Re: Re: The real question...

Yeah, the Star Trek society is a prime example of a post-scarcity society. I don’t really know if the death of scarcity will somehow magically ennoble man the way the show implies though.

Now we’re right on the brink of the end of scarcity for anything that is essentially encodable as information. To shrink back from that would be to immeasurably damage the progress of our whole society, but entrenched interests sure fight hard to keep it from happening.

fogbugzd (profile) says:

$129

I can see why he would want to put on strong prohibitions against copying. The thing sells for $129, and appears to be nothing but a non-functioning plastic kit. You have to assemble and paint it yourself. If you want electronics you can get the “hollow” version and add your own. If it was an interesting kit to assemble I can see how that might be attractive. However, it looks like something that was intended to be assembled in a factory, but in the end they decided it would be cheaper to print instructions and let the consumer do the work.

I figure the profit margin on this kit has got to be enormous. There is nothing wrong with that in itself, but it does create a huge incentive to copy it.

ChurchHatesTucker (profile) says:

Re: $129

I think the issue is that, unlike your off-the-shelf model kits, this is pretty much what the prop guys were working with when they assembled the originals (not clear from the description if these were ‘hero’ models.) That has a lot of appeal to a certain subset of fans, but they’re a minority so the markup is going to be higher than for a snap-tite kit.

Whether duplication of ‘industrial’ parts has any protection under the myriad of “IP” laws, I’ll leave to the lawyers.

Hulser (profile) says:

Re: $129

I can see why he would want to put on strong prohibitions against copying.

Sure, anyone can see why he’d want to, in the very least, overstate the restrictions and, at most, outright lie about the restrictions. The more interesting question is what should be the punishment for mistating the restrictions in such a way? In my mind, the punishment for stating innacurate information about the protections on your products should be roughly equivolent to infringing on those protections.

fogbugzd (profile) says:

Re: Re: $129

I agree.

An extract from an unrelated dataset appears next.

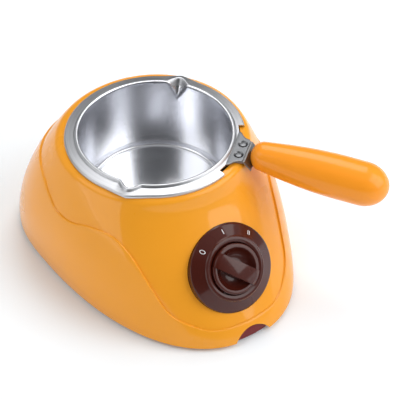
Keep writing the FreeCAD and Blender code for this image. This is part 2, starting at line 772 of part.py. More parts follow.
def dial_plate():
    """The round dial: a slope for its marks, which rises to a crest round the recess for the knob."""
    plate = turned("dial_blank", [
        ("bush_radius", "-dial_depth"), ("dial_recess_radius + dial_wall", "-dial_depth"),
        ("dial_recess_radius + dial_wall", "dial_crest_rise - 1.4 * dial_wall"),
        ("dial_radius - dial_wall", "-dial_wall"), ("dial_radius - dial_wall", "-dial_depth"),
        ("dial_radius", "-dial_depth"), ("dial_radius", "0"),
        ("dial_crest_radius", "dial_crest_rise - dial_crest_round"), ("dial_crest_radius", "dial_crest_rise"),
        ("dial_recess_radius", "dial_crest_rise - dial_crest_dip"),
        ("dial_recess_radius", "dial_wall - dial_depth"), ("bush_radius", "dial_wall - dial_depth")], on_dial())
    round_off(plate, "dial_round", ring_at("dial_radius", "0"))
    round_off(plate, "dial_crest_round / 2", ring_at("dial_crest_radius", "dial_crest_rise"))
    centre = rod("dial_centre", on_dial(out="-2 * dial_depth"), "bush_radius", "dial_depth")
    return cut("dial_plate", plate, centre)


def rotary_switch():
    body = block("switch_case", 0, 0, "-pocket_back - switch_depth", "switch_width", "switch_length",
                 "switch_depth", on_dial() + " * {}")
    round_case = rounded("switch_case_round", body, "dial_wall",
                         lambda e: abs(e.Length - number("switch_depth")) < 0.01)
    bush = rod("switch_bush", on_dial(out="-pocket_back - dial_wall"), "bush_radius",
               "pocket_back + dial_wall - (bush_end)")
    tags = [block(f"switch_tag_{i}", f"{i} * switch_width / 3", "0", "-pocket_back - switch_depth - tag_length",
                  "tag_length * 0.8", "well_wall", "tag_length * 1.2", on_dial() + " * {}") for i in (-1, 0, 1)]
    bore = rod("switch_bore", on_dial(out="-pocket_back - switch_depth * 0.6"), "shaft_radius + shaft_gap",
               "pocket_back * 3")
    return cut("rotary_switch", fuse("switch_solid", round_case, bush, *tags), bore)


def bush_washer():
    disc = rod("bush_washer_disc", on_dial(out="dial_wall - dial_depth"), "bush_nut_radius * 1.05",
               "bush_washer_thickness")
    return cut("bush_washer", disc, rod("bush_washer_hole", on_dial(out="-dial_depth"), "bush_radius",
                                        "2 * dial_depth"))


def bush_nut():
    nut = hexagon("bush_nut_blank", on_dial(out="dial_wall + bush_washer_thickness - dial_depth"),
                  "bush_nut_radius", "bush_nut_height")
    hole = rod("bush_nut_hole", on_dial(out="-dial_depth"), "bush_radius", "2 * dial_depth")
    return cut("bush_nut", nut, hole)


def knob():
    """A hollow round knob: a straight grip across it, and a half-moon scoop on each side of the grip."""
    hub = "bush_radius"
    cup = turned("knob_cup", [
        ("0", "shaft_top"), ("shaft_radius", "shaft_top"), ("shaft_radius", "knob_roof - dial_wall"),
        (hub, "knob_roof - dial_wall"), (hub, "knob_roof"), ("knob_radius - knob_wall", "knob_roof"),
        ("knob_radius - knob_wall", "-knob_base"), ("knob_radius", "-knob_base"), ("knob_radius", "knob_rise"),
        ("0", "knob_rise")], on_dial())
    round_off(cup, "dial_round", ring_at("knob_radius", "knob_rise"))
    disc = rod("knob_disc", on_dial(out="knob_rise - scoop_depth"), "knob_radius", "scoop_depth + grip_rise")
    bar = block("grip_bar", 0, 0, "knob_rise - scoop_depth", "2 * knob_radius + knob_wall", "grip_width",
                "scoop_depth + grip_rise", on_dial(turn="knob_angle + 90") + " * {}")
    grip = common("grip_raw", disc, bar)
    tall = number("scoop_depth + grip_rise")
    grip = rounded("grip_round", grip, "grip_rise * 0.9", lambda e: e.Length > 2 * tall and top_of_grip(e))
    scoop = rod("scoop", on_dial(out="knob_rise - scoop_depth"), "scoop_radius", "2 * knob_rise")
    scooped = cut("knob_scooped", cup, scoop)
    bore = rod("knob_bore", on_dial(out="knob_roof - 2 * dial_wall"), "shaft_radius",
               "shaft_top - knob_roof + 2 * dial_wall")
    return cut("knob", fuse("knob_solid", scooped, grip), bore)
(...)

I think that we should have a “copyright-marking” penalty that is similar to patent-marking. It would be abused, but it would shift the balance back toward the consumer. Right now there really is no penalty.

One big downside of putting in penalties for excessive copyright claims is that we would never know when a ballgame is over. We all know that it is time to mentally turn off a game when we hear that all descriptions and accounts of the game are covered by copyright, and that would have to go away.

R. Miles (profile) says:

Oh no, Roddenberry...

… I patented time travel by using the slingshot method using a planet and a warp drive device.

I did this because I used a replicator to make a time machine from H.G. Wells’ books, went back in time to 1923 (just to be sure) and filed the patent.

Then, I went to the future and lobbied to have all “IP” laws enforced so I’ll never lose my patent… ever.

I’m now back in this current time frame and dude, you owe me so much damn money, I now understand why you’re threatening to sue.

By the way: you’re late with last month’s payment. Add $1.5M as a late fee.

Anonymous Coward says:

Mike, how about this for irony:
An actual replicator could never be designed built or marketed.
Its sole purpose to is infringe on someones copyright/patent/trademark, etc.

The cassette tape, the betamax, Xerox Copying machine, the cd, the replicator.

And in this age of patents, could one be invented and NOT infringe itself on someones copyright?

Anonymous Coward says:

Re: Re:

We already have the beginning of a replicator, the RepRap. It currently can only make plastic parts up to a certain size, including several parts of itself.

It can avoid infringing on someones copyright by the simple fact that the data files used so far either have a copyleft or some other free license, or are created by the users themselves on a CAD program.

That said, as soon as it gets good enough for the masses, it would not surprise me to see more model sharing sites pop up, and some of them will be shadier than Thingiverse.